C’était à la fois une conscience et une grande gueule. Lucien Mias est parti à l’âge de 93 ans, il était né le 28 septembre 1930. Une longévité en osmose avec son métier de médecin spécialiste de la gériatrie. Il fait partie des joueurs qui auront le plus influencé le rugby français, bien plus que ne l’indique une lecture brutale de son palmarès. 29 sélections en huit ans de carrière internationale. Il fut aussi l’homme d’un seul club ou presque, Mazamet avec qui il ne fut jamais champion de France mais seulement finaliste en 1958 (en gagnant toutefois le Du-Manoir la même année). Mais son nom est associé à deux moments très intenses, la tournée triomphale de 1958 en Afrique du Sud et la victoire de 1959 dans le Tournoi, la première des Français sans partage. Il arrêta sa carrière internationale dans la foulée, à 29 ans et demi.
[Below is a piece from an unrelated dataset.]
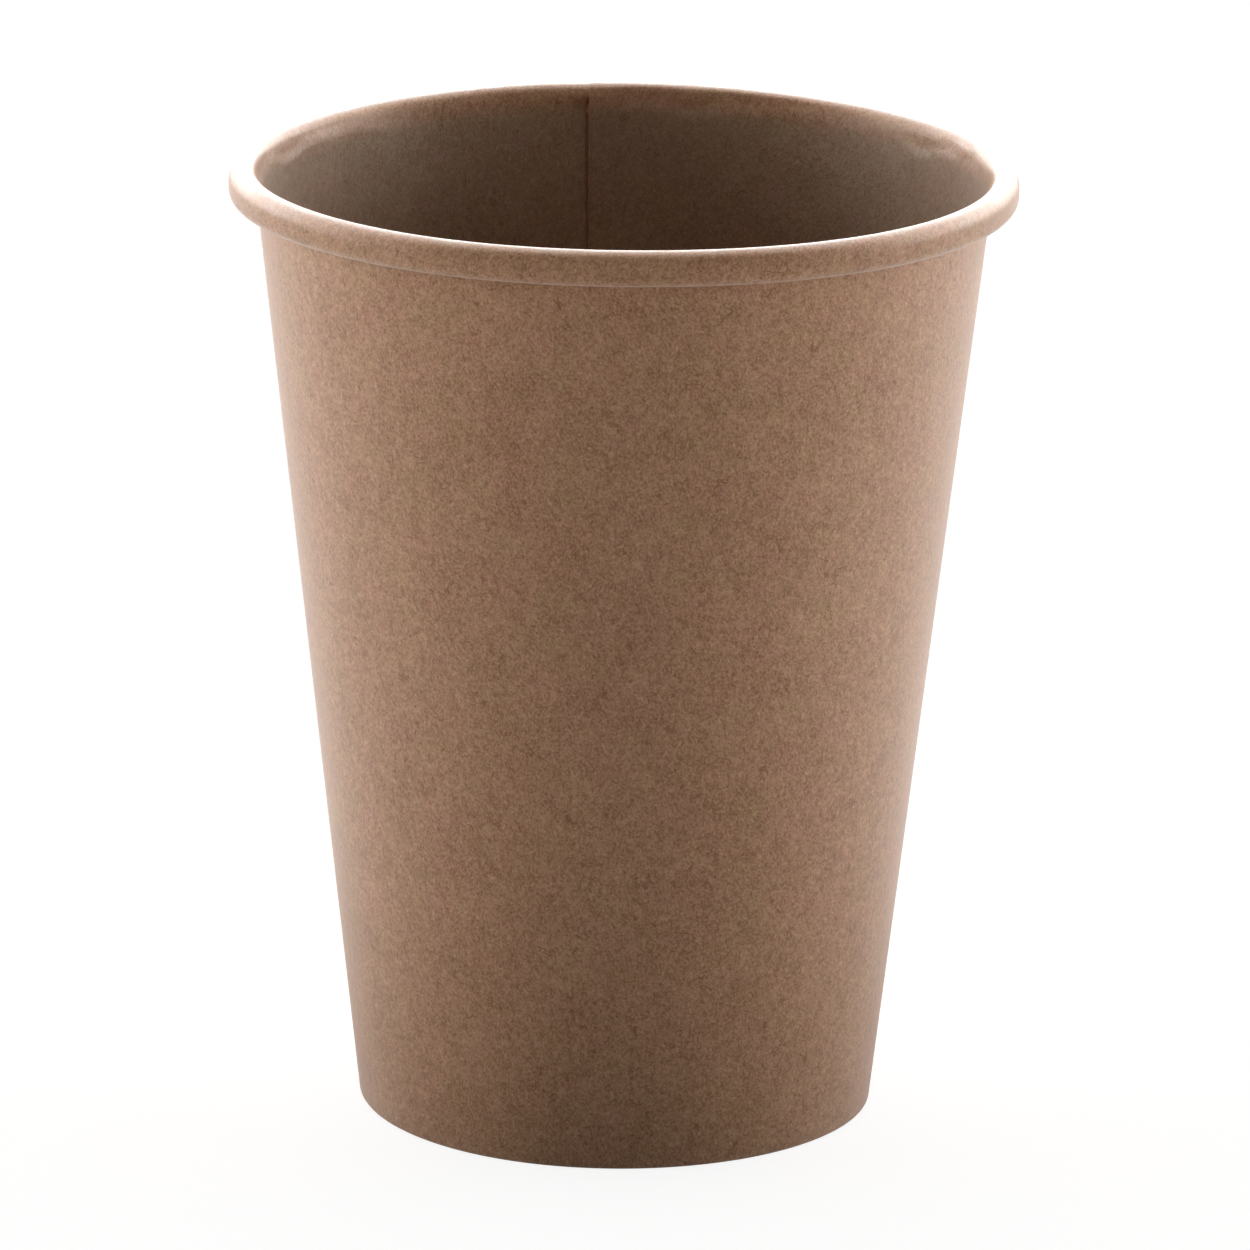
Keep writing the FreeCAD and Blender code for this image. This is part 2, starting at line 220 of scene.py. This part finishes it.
def shape_sidewall():
    """The section swept round the axis, with the seam, the crease and the unevenness.

    Each point is the section's own point, moved through the board by the seam's
    step, the crease, the dents under the rim and the marks on the hem, and then
    carried to the azimuth on a circle that is out of round by a few cosine waves.
    """
    points, through, names = wall_section()
    azimuth, lap_start = seam_azimuths()
    turned = azimuth[None, :] - SEAM_AZIMUTH
    radius = np.repeat(points[:, :1], len(azimuth), 1)
    height = np.repeat(points[:, 1:], len(azimuth), 1)
    way_r, way_z = through[:, :1], through[:, 1:]
    angle = np.repeat(azimuth[None, :], len(points), 0)

    def among(*runs):
        return np.isin(names, runs)[:, None].astype(float)

    # The outer layer's ramp back to the round, and the doubled board of the lap
    ramp = 1 - smooth(0, SEAM_RAMP_ANGLE, turned)
    lap = np.zeros_like(turned)
    lap[:, lap_start:] = 1.0
    above_base = smooth(BASE_TOP + 0.2, BASE_TOP + 1.2, height)
    pressed = 1 - (1 - ROLL_GROOVE) * smooth(CUP_HEIGHT - FLARE, CUP_HEIGHT - CREST, height)
    inner_face = among("inside", "inside_top") * above_base * pressed
    past_crest = radius > RIM_RADIUS - ROLL_TOP
    flare = among("inside_top", "over") * (1.0 - past_crest)
    inner_face = inner_face + among("over") * np.where(past_crest, ROLL_GROOVE, pressed)
    inner_face = inner_face + among("down", "under") * ROLL_GROOVE
    inner_roll = among("over_back", "down_back", "under_back") * ROLL_GROOVE
    roll_foot = CUP_HEIGHT - CURL_HEIGHT
    below_roll = smooth(0.3, 1.0, height) * (1 - smooth(roll_foot + 0.1, roll_foot + 1.0, height))
    outer_face = among("outside")
    shift = BOARD * (ramp * inner_face + ramp * inner_roll)
    gap = SEAM_GAP * (1 - smooth(*SEAM_GAP_ENDS, turned))
    shift = shift + gap * inner_face * among("inside", "inside_top")
    shift = shift + BOARD * np.maximum(ramp, lap) * outer_face * below_roll

    # The crease where the wall turns out into the roll, uneven along the back
    edge = CREASE_HEIGHT + CREASE_UNEVEN * ripple(angle, 3, 5, 26)
    strength = np.clip(0.7 + 0.3 * ripple(angle, 8, 3, 12), 0.1, 1.0)
    crease = CREASE_DEPTH * strength * smooth(0, CREASE_WIDTH, height - edge)
    fade = 1 - smooth(CUP_HEIGHT - CREST, CUP_HEIGHT - 0.2, height)
    shift = shift + crease * fade * flare

    # Small dents pressed into the inner edge of the rim
    dents = ripple(angle, 21, 14, 46) * ripple(angle, 5, 2, 7)
    band = smooth(CUP_HEIGHT - FLARE, CUP_HEIGHT - 1.6, height)
    band = band * (1 - smooth(CUP_HEIGHT - 0.9, CUP_HEIGHT - 0.1, height))
    shift = shift + DENT_DEPTH * dents * band * flare

    # Pressed marks on the hem
    knurl = 0.5 - 0.5 * np.cos(np.radians(angle * HEM_KNURLS))
    level = smooth(1.0, 2.0, height) * smooth(HEM_HEIGHT - 0.6, HEM_HEIGHT - 1.4, height)
    shift = shift - HEM_KNURL_DEPTH * knurl * level * among("hem")

    radius = radius + shift * way_r
    height = height + shift * way_z

    # Out of round, more at the rim than at the foot, and a rim that isn't level
    share = np.clip(height / CUP_HEIGHT, 0, 1)
    radius = radius + share * waves(angle, RIM_WAVES) + (1 - share) * waves(angle, FOOT_WAVES)
    height = height + smooth(60, CUP_HEIGHT, height) * waves(angle, RIM_LIFT)

    turn = np.radians(angle)
    place = np.stack([radius * np.cos(turn), radius * np.sin(turn), height], 2) * MM
    return place, azimuth, names, points, lap_start


def blank_layout(points, names):
    """How far each point of the section lies up the flat blank, in millimetres.

    It is the length along the board from the foot, counted up one face and, past
    the roll's tip, back down the other.
    """
    steps = np.linalg.norm(np.diff(points, axis=0, append=points[:1]), axis=1)
    length = np.concatenate([[0], np.cumsum(steps)[:-1]])
    tip = int(np.argmax(names == "tip_cut"))
    forward = length - length[np.argmax(names == "inside")]
    back = forward[tip] - (length - length[tip])
    return np.where(np.arange(len(names)) <= tip, forward, back)


def new_mesh(name, vertices, faces, corners):
    """A mesh of quads and triangles: corners is how many each face has."""
    mesh = bpy.data.meshes.new(name)
    mesh.vertices.add(len(vertices))
    mesh.vertices.foreach_set("co", vertices.astype(np.float32).ravel())
    mesh.loops.add(len(faces))
    mesh.loops.foreach_set("vertex_index", faces.astype(np.int32))
    mesh.polygons.add(len(corners))
    starts = np.concatenate([[0], np.cumsum(corners)[:-1]])
    mesh.polygons.foreach_set("loop_start", starts.astype(np.int32))
    mesh.polygons.foreach_set("loop_total", corners.astype(np.int32))
    mesh.update(calc_edges=True)
    mesh.validate()
    mesh.shade_smooth()
    mesh.set_sharp_from_angle(angle=SHARP_ANGLE)
    piece = bpy.data.objects.new(name, mesh)
    bpy.context.scene.collection.objects.link(piece)
    return piece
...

Elle avait été coupée en deux : 17 sélections entre 1951 et 1954 et 12 entre 1957 et 1959. Il avait profité de sa traversée du désert bleu pour perdre 20 kg et passer du statut de colosse un peu chien fou à demi-athlète capable de mener par l’exemple un paquet d’avant vers des rivages inconnus. "C’était un personnage exceptionnel. J’ai vu deux grands capitaines en équipe de France, Lucien Mias en premier lieu et Jean-Pierre Rives en second lieu", narre Henri Gatineau, ancien rédacteur en chef de Midi Olympique qui fut proche de lui. "Vous me parlez de Jean Prat ? Non, Jean Prat était craint par ses joueurs. Lucien avait, lui, une dimension humaniste."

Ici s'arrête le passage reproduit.